## begin Provided data

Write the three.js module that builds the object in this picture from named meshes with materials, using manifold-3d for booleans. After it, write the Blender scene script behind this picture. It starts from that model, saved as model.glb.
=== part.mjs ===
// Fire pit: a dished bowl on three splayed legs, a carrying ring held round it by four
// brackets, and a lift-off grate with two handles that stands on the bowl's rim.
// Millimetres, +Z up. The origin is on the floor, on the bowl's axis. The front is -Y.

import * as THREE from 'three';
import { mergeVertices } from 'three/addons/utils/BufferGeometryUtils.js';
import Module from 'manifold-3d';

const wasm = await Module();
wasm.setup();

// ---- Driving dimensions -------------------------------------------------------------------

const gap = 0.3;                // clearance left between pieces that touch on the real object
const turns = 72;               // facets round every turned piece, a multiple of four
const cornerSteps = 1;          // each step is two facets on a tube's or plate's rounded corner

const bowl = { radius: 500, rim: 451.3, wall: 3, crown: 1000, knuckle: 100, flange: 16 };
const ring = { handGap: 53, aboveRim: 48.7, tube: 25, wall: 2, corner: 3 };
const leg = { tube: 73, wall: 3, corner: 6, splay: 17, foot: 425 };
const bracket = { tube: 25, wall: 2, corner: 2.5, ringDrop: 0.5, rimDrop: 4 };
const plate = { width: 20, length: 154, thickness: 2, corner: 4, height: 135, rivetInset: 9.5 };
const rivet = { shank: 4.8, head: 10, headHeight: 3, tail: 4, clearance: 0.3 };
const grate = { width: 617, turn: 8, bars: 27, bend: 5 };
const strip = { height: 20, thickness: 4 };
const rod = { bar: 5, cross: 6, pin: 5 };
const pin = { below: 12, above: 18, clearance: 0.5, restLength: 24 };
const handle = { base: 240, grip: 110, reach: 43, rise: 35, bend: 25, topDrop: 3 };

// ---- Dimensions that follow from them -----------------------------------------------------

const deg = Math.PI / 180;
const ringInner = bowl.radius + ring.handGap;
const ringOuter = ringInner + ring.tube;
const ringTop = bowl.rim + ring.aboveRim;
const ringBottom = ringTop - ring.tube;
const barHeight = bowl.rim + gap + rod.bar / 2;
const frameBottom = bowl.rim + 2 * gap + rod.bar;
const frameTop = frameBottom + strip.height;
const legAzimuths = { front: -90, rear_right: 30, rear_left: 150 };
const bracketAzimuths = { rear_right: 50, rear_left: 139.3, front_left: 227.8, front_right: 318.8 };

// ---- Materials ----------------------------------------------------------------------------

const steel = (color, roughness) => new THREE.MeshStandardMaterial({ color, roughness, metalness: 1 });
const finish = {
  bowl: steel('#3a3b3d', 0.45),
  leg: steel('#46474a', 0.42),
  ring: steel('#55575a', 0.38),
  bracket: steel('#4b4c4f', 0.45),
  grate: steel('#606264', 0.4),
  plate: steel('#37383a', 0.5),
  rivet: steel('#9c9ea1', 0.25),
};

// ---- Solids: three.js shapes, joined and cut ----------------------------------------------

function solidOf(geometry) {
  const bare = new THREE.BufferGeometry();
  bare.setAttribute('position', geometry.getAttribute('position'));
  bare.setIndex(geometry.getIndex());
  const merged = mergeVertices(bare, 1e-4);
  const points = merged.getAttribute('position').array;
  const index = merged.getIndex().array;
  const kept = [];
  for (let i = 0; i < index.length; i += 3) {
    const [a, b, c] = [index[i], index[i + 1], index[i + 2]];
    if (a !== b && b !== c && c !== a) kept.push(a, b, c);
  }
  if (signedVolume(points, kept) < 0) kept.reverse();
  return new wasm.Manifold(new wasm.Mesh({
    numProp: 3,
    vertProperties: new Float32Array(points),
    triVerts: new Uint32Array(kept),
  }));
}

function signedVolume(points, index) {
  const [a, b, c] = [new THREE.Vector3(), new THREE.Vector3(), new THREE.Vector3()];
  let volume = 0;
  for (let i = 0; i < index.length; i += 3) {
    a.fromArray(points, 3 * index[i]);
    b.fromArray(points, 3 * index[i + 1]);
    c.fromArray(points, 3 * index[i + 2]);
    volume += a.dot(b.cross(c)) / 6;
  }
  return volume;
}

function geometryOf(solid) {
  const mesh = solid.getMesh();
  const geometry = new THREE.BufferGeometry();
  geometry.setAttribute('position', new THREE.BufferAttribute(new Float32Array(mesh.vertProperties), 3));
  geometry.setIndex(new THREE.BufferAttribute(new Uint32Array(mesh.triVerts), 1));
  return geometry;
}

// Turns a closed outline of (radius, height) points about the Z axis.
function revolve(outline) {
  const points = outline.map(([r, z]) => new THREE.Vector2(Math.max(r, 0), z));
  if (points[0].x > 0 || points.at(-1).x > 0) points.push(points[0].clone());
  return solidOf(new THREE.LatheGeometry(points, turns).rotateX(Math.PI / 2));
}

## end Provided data

What are the exact lines from the beginning of the material through the line containing "front is -Y."? Write out those lines alone.

Write the three.js module that builds the object in this picture from named meshes with materials, using manifold-3d for booleans. After it, write the Blender scene script behind this picture. It starts from that model, saved as model.glb.
=== part.mjs ===
// Fire pit: a dished bowl on three splayed legs, a carrying ring held round it by four
// brackets, and a lift-off grate with two handles that stands on the bowl's rim.
// Millimetres, +Z up. The origin is on the floor, on the bowl's axis. The front is -Y.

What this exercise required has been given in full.